There's nothing cluttered about Gibson's craftsmanship. He studied design and illustration at SMSU, inspired after a design book literally fell on his feet at the library. So he's aware of formal design concepts -- and enthralled by design history. Books displaying the innovations of Lester Beall, Robert Rauschenberg and newcomers like Chris Ware line his studio shelves. He takes down book after book, eagerly pointing out his favorite images: the Minolta logo, the movie poster for The Shining, the simple blue-bell-in-circle logo Southwestern Bell used until recently. Images that, like his own, are seen by many but consciously noted by few.
Although he describes various aspects of his work using art-school lingo (when a utility pole grows out of a man's neck -- where his head ought to be -- that's substitution), Gibson's process comes down to having fun and solving problems, like a kid putting together a jigsaw puzzle.

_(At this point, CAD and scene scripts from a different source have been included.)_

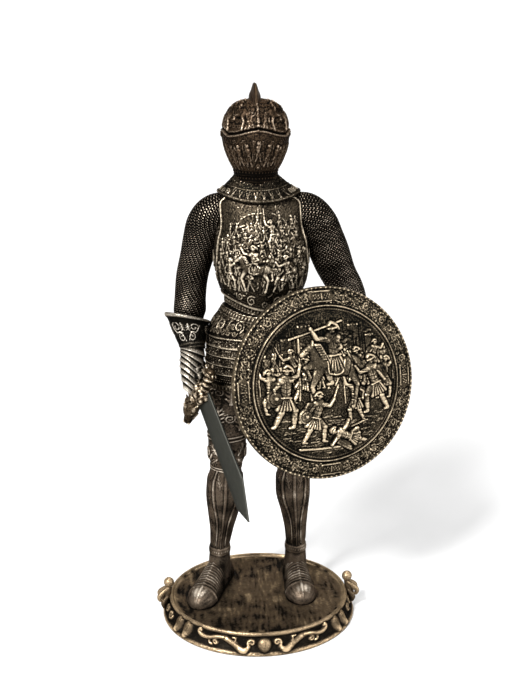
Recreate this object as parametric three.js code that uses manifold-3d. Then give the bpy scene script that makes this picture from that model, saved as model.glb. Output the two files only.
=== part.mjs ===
// A cast statuette of a knight in embossed parade armour, standing on an oval plinth. The figure, its
// gauntlets and the hilt of its sword are one casting. The plinth, the round shield and the plain sword
// blade are pieces of their own. Millimetres, +Z up, the origin under the middle of the plinth, and the
// knight facing -Y.
import * as THREE from 'three';
import { mergeVertices } from 'three/addons/utils/BufferGeometryUtils.js';
import Module from 'manifold-3d';

const wasm = await Module();
wasm.setup();

// Driving sizes
const FIGURE_HEIGHT = 318; // from the soles to the tip of the comb on the helmet
const PLINTH_HALF_WIDTH = 56.9; // to the outside of the ring round the top
const PLINTH_HALF_DEPTH = 51.2;
const PLINTH_HEIGHT = 13.3;
const PLINTH_FLARE = 4.6; // how far the foot stands out past the ring
const FLOOR_SINK = 1.6; // from the top of the ring down to the floor that the knight stands on
const RING_WIDTH = 3.4;
const BEAD_RADIUS = 3.6; // the egg in the middle of the plinth's side
const BEAD_LEVEL = 6.6;
const BALL_RADIUS = 3.4; // on the brackets at the plinth's ends
const BALL_RISE = 7.9; // from the top of the ring up to its middle
const SHIELD_RADIUS = 55.4;
const SHIELD_WALL = 3.2;
const SHIELD_DOME = 7;
const SHIELD_BORDER = 11.1; // from the edge to the middle of the roped ring
const PANEL_WIDTH = 9; // the four plain tablets in the border
const PANEL_HEIGHT = 6;
const TOWER_WIDTH = 9; // carved in the field
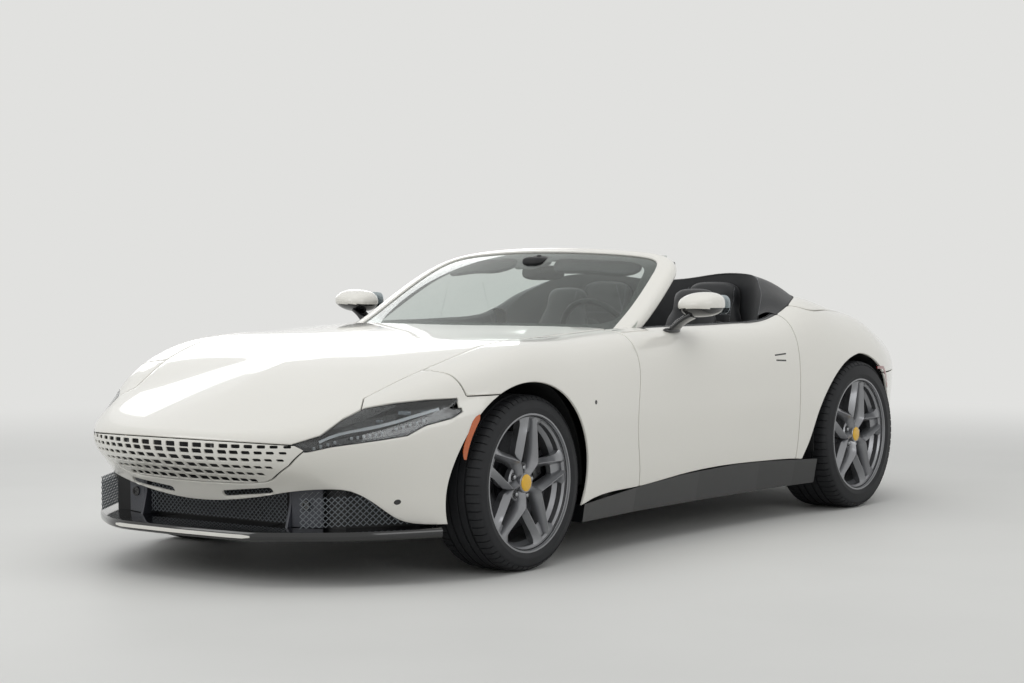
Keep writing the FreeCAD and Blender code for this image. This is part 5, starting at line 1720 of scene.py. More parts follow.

He has, for example, individually spray-painted 250 cardboard CD covers for an Elevator Division album. And he's punched holes on the top layer of a Laredo CD cover, the holes exactly fitting the spots where the typed letters of the band's name appear on the layer underneath. He's taken a knife into Kinko's so he could photocopy the knife directly onto paper. He's picked out cool cereal boxes to transform into promotional material and scanned in drawings that he doodled on a napkin with his eyes closed during a particularly boring dinner out.
"It's nice to be able to come to my hideaway and do these things," he says. "It gets me by. If I didn't have it, I'd probably just come home and watch TV or something. I'm cheap entertainment -- my own entertainment."
Gibson's employers know that he takes their trash home because he always asks permission, but they don't have any idea what he does with it. Nobody's asked. "I'm just the weird janitor guy," he says.